Now let’s work on the area of the square inscribed in the circle. The diagonal of a square is the hypotenuse of a 45-45-90 triangle, so we can use the $x:x:x\sqrt{2}$ ratio. Since we’ve given the hypotenuse, we can manipulate the ratio by dividing each element by $\sqrt{2}$ to make it a little easier to work with, since then the $x$ variable will match up to the length of the hypotenuse. That hypotenuse is the same length as the diameter of the circle, which we’ve already figured out is $12$.
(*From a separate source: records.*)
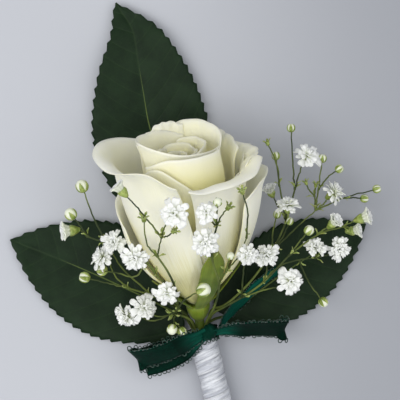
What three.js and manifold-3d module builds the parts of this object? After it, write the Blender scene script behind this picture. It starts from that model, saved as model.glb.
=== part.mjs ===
// A white rose boutonniere, laid on its back: one half-open rose, three serrated rose leaves and
// sprigs of baby's breath, their stems bound in white satin tape and tied with a dark green ribbon bow.
// Millimetres. +Z is up, off the table. +Y runs from the cut stems towards the tip of the top leaf.
// Points in the tables below are in the table frame, with z = 0 on the table.
import * as THREE from "three";
import { mergeVertices } from "three/addons/utils/BufferGeometryUtils.js";
import Module from "manifold-3d";

const wasm = await Module();
wasm.setup();

// Driving dimensions of the bound stems
const TIE = { x: 0.1, y: -37.7 }; // where the ribbon is tied round the bundle
const BUNDLE_LEAN = 13.8; // degrees that the bound stems lean from -Y towards +X
const BUNDLE_HEIGHT = 5.2; // the bundle's centre line over the table, at the tie
const BUNDLE_SINK = 0.0317; // how much lower it lies for each millimetre towards the cut ends
const WRAP_TOP = 0.4; // distances from the tie, towards the cut ends
const WRAP_END = 41;
const STEMS_END = 44.5;
const WRAP_RADIUS = 3.8;
const WRAP_STEP = 0.25; // height of each edge of the tape over the turn under it
const WRAP_PITCH = 4.6;
const WRAP_BORE = 3.0;
const STEM_RING = 2.25; // thin stems stand in a ring of this radius round the rose's stem
const SPRIG_RING = 2.29; // and the sprigs leave the tie in this one
const THIN_STEM = 0.42;
const ROSE_STEM = 1.5; // radius at its cut end
const ROSE_NECK = 1.22; // and under the hip

// Driving dimensions of the rose
const BLOOM_BASE = new THREE.Vector3(-0.8, -29.3, 9.4);
const BLOOM_TILT = 25.5; // degrees that the bloom's axis rises off the table
const BLOOM_TURN = 6.5; // degrees that it turns from +Y towards -X
const GUARD_PROFILE = [[2.6, 0.4], [6.5, 7.2], [21.2, 17.5], [22, 49]]; // radius, height
const BACK_FLATTENING = 0.08; // share of its radius that the bloom's own weight presses in below
const PETAL_THICK = 0.7;
const SEPAL_THICK = 0.8;
const LEAF_THICK = 0.6;
const RIBBON_WIDTH = 8;
const RIBBON_THICK = 0.6;
const FINEST = 0.04; // shorter steps than this in a joined surface are smoothed away

const UP = new THREE.Vector3(0, 0, 1);
const rad = THREE.MathUtils.degToRad;
const vec = (p) => (p.isVector3 ? p.clone() : new THREE.Vector3(...p));
const mix = (a, b, t) => a + (b - a) * t;

// A smooth line through evenly spaced values, at t from 0 to 1.
function spline(values, t) {
  const last = values.length - 1;
  const place = THREE.MathUtils.clamp(t, 0, 1) * last;
  const i = Math.min(Math.floor(place), last - 1);
  const f = place - i;
  const [p0, p1, p2, p3] = [i - 1, i, i + 1, i + 2].map((k) => values[THREE.MathUtils.clamp(k, 0, last)]);
  return p1 + 0.5 * f * (p2 - p0 + f * (2 * p0 - 5 * p1 + 4 * p2 - p3 + f * (3 * (p1 - p2) + p3 - p0)));
}

// Solids and meshes

// A closed geometry as a solid that can be joined or cut.
function solidOf(geometry) {
  const bare = geometry.index ? geometry.toNonIndexed() : geometry.clone();
  bare.deleteAttribute("normal");
  bare.deleteAttribute("uv");
  const merged = mergeVertices(bare, 1e-4);
  return new wasm.Manifold(
    new wasm.Mesh({
      numProp: 3,
      vertProperties: merged.attributes.position.array,
      triVerts: new Uint32Array(merged.index.array),
    }),
  );
}

// Points and triangles as a geometry.
function geometryFrom(points, triangles) {
  const corners = triangles.flat().flatMap((i) => points[i].toArray());
  const geometry = new THREE.BufferGeometry();
  geometry.setAttribute("position", new THREE.Float32BufferAttribute(corners, 3));
  return geometry;
}

// One solid out of several, with any hollow that joining them sealed filled in.
function fuse(solids) {
  const joined = solids.reduce((whole, next) => whole.add(next)).simplify(FINEST);
  return joined.decompose().sort((a, b) => b.volume() - a.volume())[0];
}

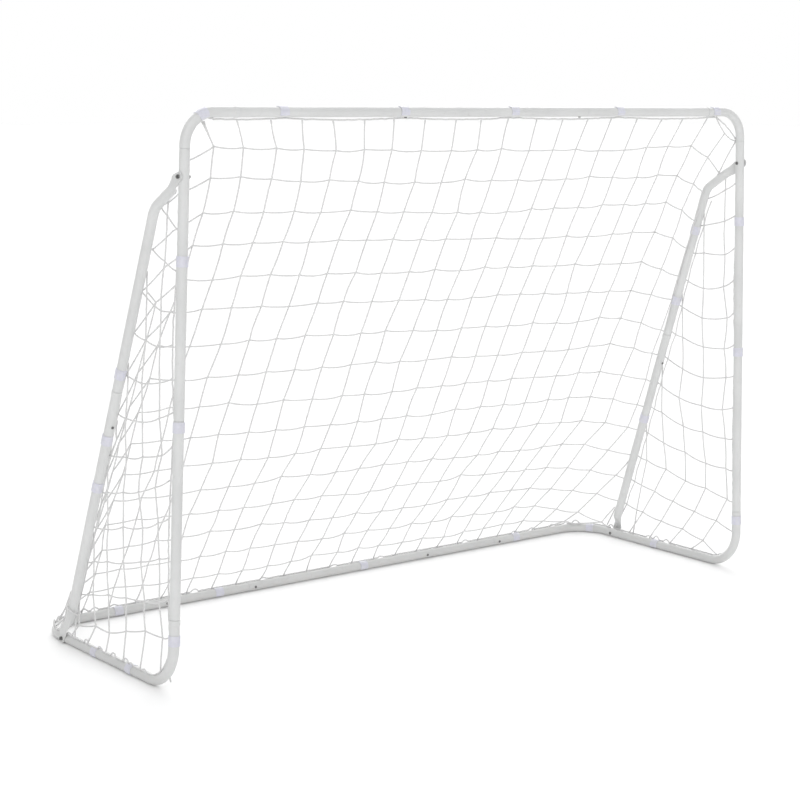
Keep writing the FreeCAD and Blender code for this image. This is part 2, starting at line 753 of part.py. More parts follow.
def build_clips():
    clip = straight_clip()
    bar = [(clip, clip_pose(Vector(x, MOUTH_Y, BAR_Z), along_x(1), -UP)) for x in CROSSBAR_CLIPS]
    bend = value("dims.top_bend")
    centre = Vector(bend * math.tan((math.pi / 2 - LEAN) / 2) - BAR_HALF, MOUTH_Y, BAR_Z - bend)
    turn = math.radians(value("dims.top_clip_turn"))
    towards = Vector(-math.sin(turn), 0, math.cos(turn))
    bar.append((bent_clip("top_bend_clip", "dims.top_bend", 180), bend_pose(centre, towards, BACK)))
    group("crossbar_clips", bar)

    group("post_clips", [
        (clip, clip_pose(in_side(side, 0, up), up_post(side), BACK))
        for word, side in SIDES.items() for up in POST_CLIPS[word]
    ])
    group("base_side_clips", [
        (clip, clip_pose(in_side(side, back, 0), BACK, -UP))
        for word, side in SIDES.items() for back in BASE_SIDE_CLIPS[word]
    ])

    steep = math.radians(value(LOWER_SLOPE))
    knee_back, knee_up = value("dims.brace_knee_back"), value("dims.brace_knee_up")
    group("brace_clips", [
        (clip, clip_pose(
            in_side(side, knee_back + down * math.cos(steep), knee_up - down * math.sin(steep)),
            up_post(side) * math.sin(steep) - BACK * math.cos(steep), outward(side) * side,
        ))
        for word, side in SIDES.items() for down in BRACE_CLIPS[word]
    ])

    bar = [(clip, clip_pose(Vector(x, -MOUTH_Y, BASE_Z), along_x(1), -UP)) for x in BACK_BAR_CLIPS]
    bend = value("dims.rear_bend")
    centre = Vector(BASE_HALF - bend, -MOUTH_Y - bend, BASE_Z)
    turn = math.radians(value("dims.rear_clip_turn"))
    towards = Vector(math.sin(turn), math.cos(turn), 0)
    bar.append((bent_clip("rear_bend_clip", "dims.rear_bend", 270), bend_pose(centre, towards, UP)))
    group("back_bar_clips", bar)


# ---------------------------------------------------------------- net


def build_net():
    """The net's three panels as thin flat sheets, clear of the tubes."""
    drop = value("dims.bar_height - dims.tube_od / 2")
    depth = value("dims.base_depth")
    slope = math.hypot(drop, depth)
    down = Vector(0, depth / slope, -drop / slope)
    slope_text = "sqrt((dims.bar_height - dims.tube_od / 2) ^ 2 + dims.base_depth ^ 2)"
    back = doc.addObject("PartDesign::Body", "net_back_sheet")
    sketch = new_sketch(back, "panel", "XY_Plane")
    top, low = "dims.net_top_inset", f"{slope_text} - dims.net_low_inset"
    narrow, wide = "(dims.bar_span / 2 - dims.net_inset)", "(dims.base_span / 2 - dims.net_inset)"
    outline(sketch, [(top, narrow), (low, wide), (low, f"-{wide}"), (top, f"-{narrow}")])
    pad = back.newObject("PartDesign::Pad", "sheet")
    pad.Profile = sketch
    pad.setExpression("Length", "dims.net_thickness")
    pad.SideType = "Symmetric"
    keep("net_back", back, pose(Vector(0, MOUTH_Y, BAR_Z), down, down.cross(Vector(1, 0, 0))))

    rise = f"({POST_TEXT})"
    for word, side in SIDES.items():
        panel = doc.addObject("PartDesign::Body", f"net_side_{word}_sheet")
        sketch = new_sketch(panel, "panel", "XY_Plane")
        inset = "dims.net_inset"
        back_low = f"dims.base_depth * (1 - {inset} / {rise})"
        up_high = f"{rise} * (1 - {inset} / dims.base_depth)"
        flip = "" if side > 0 else "-"
        outline(sketch, [
            (inset, f"{flip}{inset}"),
            (back_low, f"{flip}{inset}"),
            (inset, f"{flip}({up_high})"),
        ])
        pad = panel.newObject("PartDesign::Pad", "sheet")
        pad.Profile = sketch
        pad.setExpression("Length", "dims.net_thickness")
        pad.SideType = "Symmetric"
        start = in_side(side, 0, 0, value("dims.net_side_offset"))
        keep(f"net_side_{word}", panel, pose(start, BACK, outward(side)))


# ---------------------------------------------------------------- build, check and write


def check():
    """Stop on any failed feature, empty cut or invalid shape."""
    for feature in doc.Objects:
        if "Invalid" in feature.State or "Error" in feature.State:
            raise RuntimeError(f"{feature.Label} failed: {feature.State}")
    for pocket in pockets:
        removed = pocket.BaseFeature.Shape.Volume - pocket.Shape.Volume
        if removed < 1:
            raise RuntimeError(f"{pocket.Label} in {pocket.getParentGeoFeatureGroup().Label} cut nothing")
    for node, feature in parts.items():
        if feature.Shape.isNull() or not feature.Shape.isValid():
            raise RuntimeError(f"{node} has no valid shape")


build_crossbar()
build_posts()
build_base()
build_back_bar()
build_braces()
build_fasteners()
build_clips()
build_net()
doc.recompute()
check()
os.makedirs("parts", exist_ok=True)
for node, feature in parts.items():
    feature.Shape.exportStep(f"parts/{node}.step")
    print(f"{node}: {len(feature.Shape.Solids)} solid(s), {feature.Shape.Volume / 1000:.1f} cm3")
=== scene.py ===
import json
import math

import bpy
import numpy as np
from mathutils import Euler, Matrix, Vector


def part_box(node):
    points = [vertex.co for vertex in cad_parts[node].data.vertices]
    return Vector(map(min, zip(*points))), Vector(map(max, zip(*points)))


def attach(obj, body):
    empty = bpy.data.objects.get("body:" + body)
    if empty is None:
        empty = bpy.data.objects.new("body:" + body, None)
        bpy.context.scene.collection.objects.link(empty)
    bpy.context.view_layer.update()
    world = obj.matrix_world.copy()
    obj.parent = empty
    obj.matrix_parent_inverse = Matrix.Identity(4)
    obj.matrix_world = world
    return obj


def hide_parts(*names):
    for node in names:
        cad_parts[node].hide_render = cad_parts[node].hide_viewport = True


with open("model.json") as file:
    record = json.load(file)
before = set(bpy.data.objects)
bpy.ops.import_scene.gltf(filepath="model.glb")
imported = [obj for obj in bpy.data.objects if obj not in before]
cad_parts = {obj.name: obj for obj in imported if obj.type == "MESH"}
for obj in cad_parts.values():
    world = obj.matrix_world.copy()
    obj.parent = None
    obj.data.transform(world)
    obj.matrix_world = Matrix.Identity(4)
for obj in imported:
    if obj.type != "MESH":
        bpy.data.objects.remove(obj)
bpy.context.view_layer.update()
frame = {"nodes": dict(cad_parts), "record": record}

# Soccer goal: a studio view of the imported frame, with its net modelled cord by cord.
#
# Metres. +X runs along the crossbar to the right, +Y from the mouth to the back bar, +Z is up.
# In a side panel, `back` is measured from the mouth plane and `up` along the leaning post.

rng = np.random.default_rng(7)

# ---------------------------------------------------------------- the frame's own sizes

bar_low, bar_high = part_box("crossbar_middle")
TUBE = (bar_high.z - bar_low.z) / 2
BAR_Z = bar_high.z - TUBE
MOUTH_Y = bar_high.y - TUBE
BACK_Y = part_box("back_bar_middle")[1].y - TUBE
DEPTH = BACK_Y - MOUTH_Y
BASE_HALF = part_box("rear_corner_right")[1].x - TUBE
post_low, post_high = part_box("post_upper_right")
LEAN = math.atan2(BASE_HALF - (post_low.x + post_high.x) / 2, (post_low.z + post_high.z) / 2 - TUBE)
BAR_HALF = BASE_HALF - math.tan(LEAN) * (BAR_Z - TUBE)
foot_low, foot_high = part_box("brace_foot_bolts")
BRACE_FOOT = (foot_low.y + foot_high.y) / 2 - MOUTH_Y
BRACE_KNEE = (0.142, 1.243)
BRACE_TOP = 1.330
TOP_BEND = 0.085
BOTTOM_BEND = 0.115
REAR_BEND = 0.12
SLOPE = math.hypot(DEPTH, BAR_Z - TUBE)
SIDES = {"left": -1, "right": 1}

# ---------------------------------------------------------------- the net's sizes

MESH = 0.1035
ROWS = 16
STRINGS = 19
SIDE_STRINGS = 6
CORD = 0.0022
BORDER = 0.0023
BORDER_SIDES = 8
TOP_EDGE = {"left": 0.978, "right": 0.883}
RIGHT_CORNER_TIE = 0.922
CROSSBAR_TIES = (-1.0, -0.736, -0.336, 0.065, 0.488, RIGHT_CORNER_TIE, 1.0)
POST_TIES = {
    "left": (0.02, 0.130, 0.689, 1.115),
    "right": (0.02, 0.156, 0.717, 1.142),
}
BAR_SAG = 0.005
POST_SAG = {"left": 0.016, "right": 0.006}
WIDE_SPAN = 0.4

# The crease between the back panel and a side panel draws in below the crossbar. Lower down it widens
# at the left, and near the ground the whole net is pulled to the left.
CREASE = {"left": 0.900, "right": 0.846}
CREASE_FADE = {"left": 0.8, "right": 1.9}
LEFT_CREASE_LIMIT = -0.945
LEFT_WIDENING = 0.035
WIDENING_ROW = 3
WIDENING_ROWS = 5
PULL_STEP = 0.04
PULL_ROW = 11
LAST_PULL_ROW = 15.5

# The rows close up below the closing row. Some lift at the left, all drop at the right, and the top
# few have a belly in the middle.
CLOSING_ROW = 10
ROW_CLOSING = 0.00228
LEFT_LIFT = 0.03
LEFT_LIFT_ROW = 4.3
LEFT_LIFT_ROWS = 2.3
RIGHT_DROP = 0.010
RIGHT_DROP_STEP = 0.0034
RIGHT_RELIEF_STEP = 0.004
TOP_ROW_BELLY = 0.016
BELLY = 0.010
LAST_BELLY_ROW = 5

# The side panels. The left one passes inside its brace, and the right one outside.
AT_BRACE = {"left": -TUBE - 0.002, "right": TUBE + 0.002}
AT_POST = 0.005
LAST_BRACE_ROW = {"left": 13, "right": 14}
LAST_POST_ROW = 13
TOP_ROW_UP = 1.350
POST_STEP = 0.1033
PANEL_SAG = {"left": 0.018, "right": 0.040}
SAG_ROWS = {"left": 2, "right": 5}
STRING_BACK = {"left": 0.056, "right": 0.070}
STRING_STEP = 0.097
WRAP_STEP = 0.095

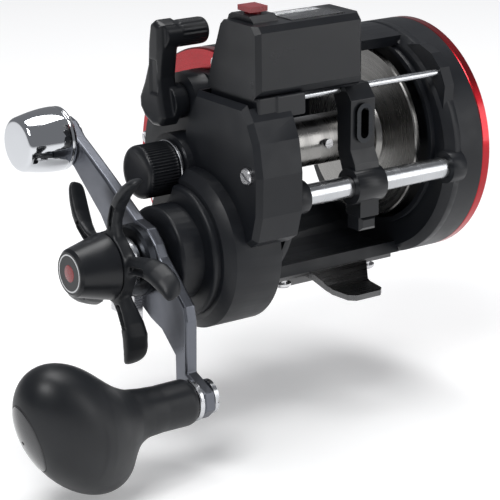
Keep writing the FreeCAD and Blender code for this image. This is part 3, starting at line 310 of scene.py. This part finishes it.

$$\begin{array}{c}x:x:x\sqrt{2}\\ x/\sqrt{2}:x/\sqrt{2}:x\\ 12/\sqrt{2}:12/\sqrt{2}:12\end{array}$$

So the length of each side of the square is $12/\sqrt{2}$. Let’s get the area of the square:

$$\begin{array}{rl}{A}_{\square }& =s^2\\ & =(12/\sqrt{2}{)}^2\\ & =12^2/{\sqrt{2}}^2\\ & =144/2\\ & =72\end{array}$$

Incidentally, there’s a shortcut for that part. The area of a square is typically calculated as $A=s^2$, but it can also be calculated using the rhombus area formula $A=d^2/2$, where $d$ is the diagonal size of the square. Since we already knew the diagonal was $12$, we could have done $A=12^2/2=12\ast 12/2=12\ast 6=72$.

We finally have all the information needed to find the total shaded area.

$$\begin{array}{rl}{A}_{\text{shaded}}& =A_{\text{shaded}△}+A_{\square }\\ & =(72-18\pi )+72\\ & =144-18\pi \end{array}$$

Quite a lot of steps, but very approachable if you go one step at a time!